As I write this, I can see the contradiction in what I am asking for... if the store builds, signs, and distributes binaries using the store's credentials but cannot vouch for the quality of the application. ...

I was just thinking that if the app stores had access to the source code and the build instructions maybe that would help somehow but I didn't think it through.

Everything is standardized and automated. There's no need for human interaction. You can tweak your code if it fails to build. The important thing is, that it's easier for Google/Apple to inspect your app if they have the code. (Maybe.)

For example they can simply refuse to release/publish anything if the code looks shit/obfuscated. They can explicitly ask questions about sections of code.

But since probably 99.9+% of "app review" is already automated ... likely there's no point in spending resources on creating a "GitHub clone" for submitting code to the various app stores.

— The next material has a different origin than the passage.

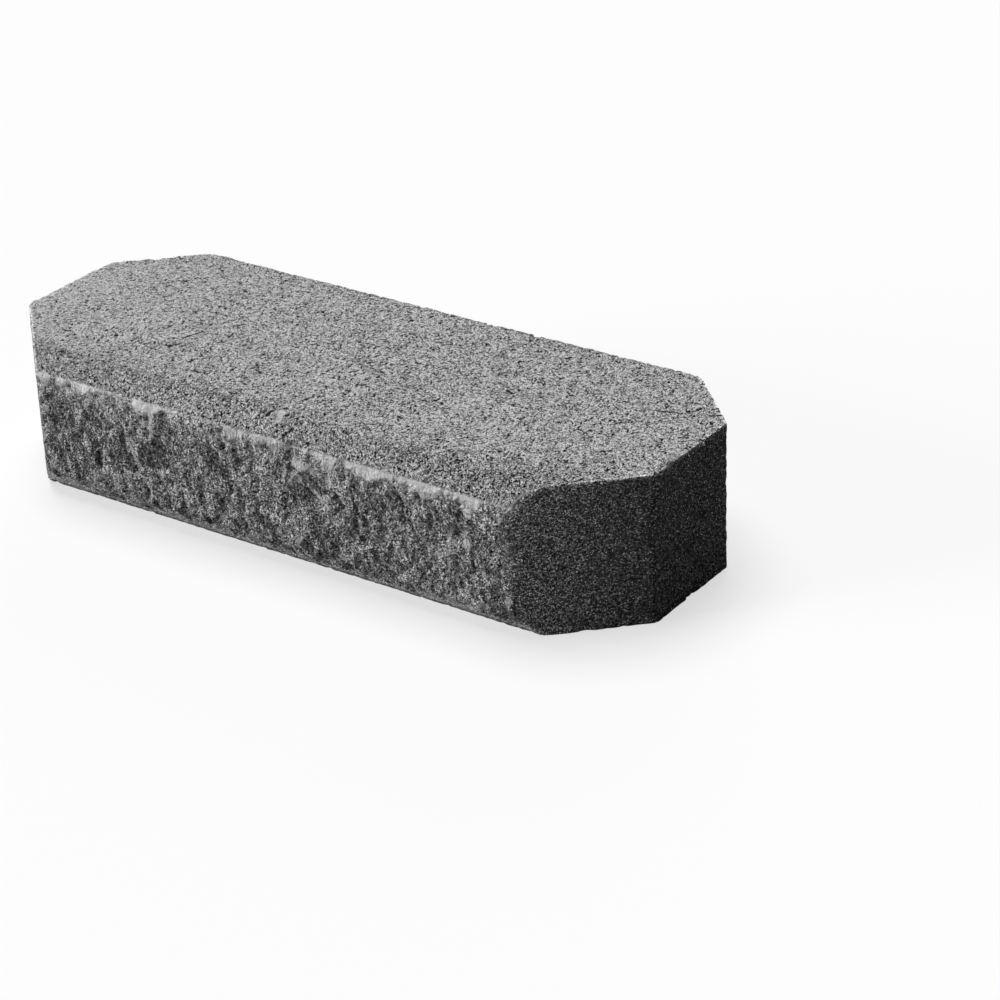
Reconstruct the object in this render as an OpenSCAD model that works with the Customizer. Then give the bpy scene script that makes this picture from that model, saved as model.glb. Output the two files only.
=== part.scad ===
// Wall coping stone, cast in one piece.
// An elongated octagon in plan, with a flat top and a flat bed of the same outline. Between them the two long
// faces stand out as rough split faces, with a sloped band above the brow and a bevelled lip along the foot.
// The two ends and the four corner cuts are plain upright joint faces. The origin is in the middle of the bed.

/* [Stone] */
// Overall length, from one end face to the other
length = 500; // [350:5:700]
// Depth of the flat top, from its front edge to its back edge
top_depth = 180; // [150:5:260]
// Height, from bed to top
height = 100; // [70:5:150]

/* [Joint faces] */
// Length that each 45 degree corner cut takes off the long and the short edge of the top
corner_cut = 49; // [20:1:65]
// Width of the worn edge where the top meets the ends and the corner cuts
worn_edge = 2; // [0.5:0.5:4]

/* [Long faces] */
// How far the brow of a long face stands out past the edge of the top
brow_reach = 15; // [8:1:25]
// How far the brow lies below the top
brow_drop = 15; // [5:1:25]
// How far the split face leans back from the brow down to the lip
face_lean = 3; // [0:1:6]
// Height of the bevelled lip, which draws in to the edge of the bed
lip_height = 14; // [5:1:25]

/* [Hidden] */

concrete_grey = [0.33, 0.33, 0.33];

// Half depths of the section between the long faces
edge_y = top_depth / 2;
brow_y = edge_y + brow_reach;
lip_y = brow_y - face_lean;

// Distance between two opposite corner cuts, measured square to them
cut_to_cut = (length + top_depth - 2 * corner_cut) / sqrt(2);

// Longer than the stone in any direction
bar_length = 2 * (length + 2 * brow_y);

// A closed outline from its right half, which is listed from the bed up
function both_sides(half) =
    concat(half, [for (i = [len(half) - 1 : -1 : 0]) [-half[i].x, half[i].y]]);

// Section between two plain joint faces
function joint_section(width) = both_sides([
    [width / 2, 0],
    [width / 2, height - worn_edge],
    [width / 2 - worn_edge, height]
]);

// Section between the two long faces
function long_face_section() = both_sides([
    [edge_y, 0],
    [lip_y, lip_height],
    [brow_y, height - brow_drop],
    [edge_y, height]
]);

// A bar of one section, whose width lies along X before it is turned about Z
module bar(section, turn) {
    rotate([0, 0, turn])
        rotate([90, 0, 0])
            linear_extrude(height = bar_length, center = true)
                polygon(section);
}

// What four crossed bars have in common: the ends, the long faces and both pairs of corner cuts
module coping_stone() {
    color(concrete_grey)
        intersection() {
            bar(joint_section(length), 0);
            bar(long_face_section(), 90);
            bar(joint_section(cut_to_cut), 45);
            bar(joint_section(cut_to_cut), -45);
        }
}

coping_stone();
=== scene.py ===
"""A wall coping stone of dry-pressed concrete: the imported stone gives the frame, and one closely
meshed piece stands for it, with split long faces, chipped brows, worn arrises and open grain."""
import math
from functools import reduce

import bpy
from mathutils import Matrix, Vector


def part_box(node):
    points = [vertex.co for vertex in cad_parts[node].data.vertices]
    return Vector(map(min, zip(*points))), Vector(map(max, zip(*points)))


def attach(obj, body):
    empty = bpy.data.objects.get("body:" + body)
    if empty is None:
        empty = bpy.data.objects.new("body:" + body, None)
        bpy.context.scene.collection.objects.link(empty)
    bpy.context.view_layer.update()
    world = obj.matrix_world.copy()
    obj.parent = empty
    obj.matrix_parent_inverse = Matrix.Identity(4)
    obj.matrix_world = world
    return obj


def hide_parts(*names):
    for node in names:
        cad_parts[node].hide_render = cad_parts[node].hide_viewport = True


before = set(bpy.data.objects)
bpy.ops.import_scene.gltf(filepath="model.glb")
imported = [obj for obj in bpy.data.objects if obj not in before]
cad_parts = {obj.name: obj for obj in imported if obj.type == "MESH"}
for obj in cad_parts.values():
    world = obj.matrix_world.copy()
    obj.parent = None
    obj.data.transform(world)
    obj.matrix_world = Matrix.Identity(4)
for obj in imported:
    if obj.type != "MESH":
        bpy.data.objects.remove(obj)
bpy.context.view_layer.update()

# ---------------------------------------------------------------- sizes, in millimetres
MM = 0.001
low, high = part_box("coping_stone")
LENGTH = (high.x - low.x) / MM
HEIGHT = (high.z - low.z) / MM
BROW_REACH = 15.0  # how far a brow stands out past the edge of the top
BROW_DROP = 15.0  # how far the brow lies below the top
FACE_LEAN = 3.0  # how far a split face leans back from brow to lip
LIP_HEIGHT = 14.0
EDGE_Y = (high.y - low.y) / MM / 2 - BROW_REACH  # half depth of the top and of the bed
CORNER_CUT = 49.0
END_HALF = EDGE_Y - CORNER_CUT  # half width of an end face
CUT_SUM = LENGTH / 2 + END_HALF  # x + y all over a corner cut
LIP_Y = EDGE_Y + BROW_REACH - FACE_LEAN
GRID = 1.3  # mesh spacing on the split faces
SHALLOW = 0.35  # share of the depth that counts when a mark on a split face is placed
SHARP_ANGLE = 38.0  # facets that meet more steeply than this have a crisp edge between them
FACES_APART = 400.0  # shift of the noise from one long face to the other, so that they are unlike
SETTLING_STEPS = 6  # how often each point of the blank is moved to reach the worn surface
CONCRETE_GREY = 0.30  # the colour at a tone of 0

# What can be set on the relief: how strong the broken relief, the wear and the pits are, and its seed
RELIEF_SETTINGS = {"split_relief": 1.0, "arris_wear": 1.0, "pit_depth": 0.9, "seed": 4.0}

# What the finish needs to know of each point of the surface
MASKS = ("split", "pale", "crest", "lip", "bevel", "crease")

# The bevel is whole down to this far below the top, and broken below that
BROW_LINE = 11.9
SPLIT_REACH = 13.2  # how far the middle of a split face stands out past the edge of the top
FOOT_CURL = 5.5  # how far the foot of a split face curls in towards the lip
CREST_LEVEL = 0.1  # noise closer to its middle than this is a crest, and further off it is a hollow

# Where the brow is broken into pale tongues: (x, half the width, how far down it goes)
BROW_TONGUES = (
    (-182.0, 8.0, 7.0),
    (-168.0, 4.0, 8.0),
    (-153.0, 8.0, 7.0),
    (-96.0, 14.0, 7.0),
    (-90.0, 4.0, 13.0),
    (-22.0, 8.0, 7.0),
    (-2.0, 6.0, 6.0),
    (9.0, 4.0, 9.0),
    (52.0, 9.0, 9.0),
    (82.0, 20.0, 7.0),
    (127.0, 14.0, 8.0),
    (160.0, 10.0, 7.0),
    (158.0, 5.0, 13.0),
    (189.0, 6.0, 7.0),
)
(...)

It’s even weirder that Google’s security engineers would sign off on such a design. I am astounded
The signing keys are more important for the security model of the device than for people to confirm that an apk was actually created by a particular corporation. Every single android user makes use of the former feature. There are 1B+ android users. I'd wager that well under 10,000 have ever checked the signature on an apk file themselves.

Most developers will let Google just generate the keys for them.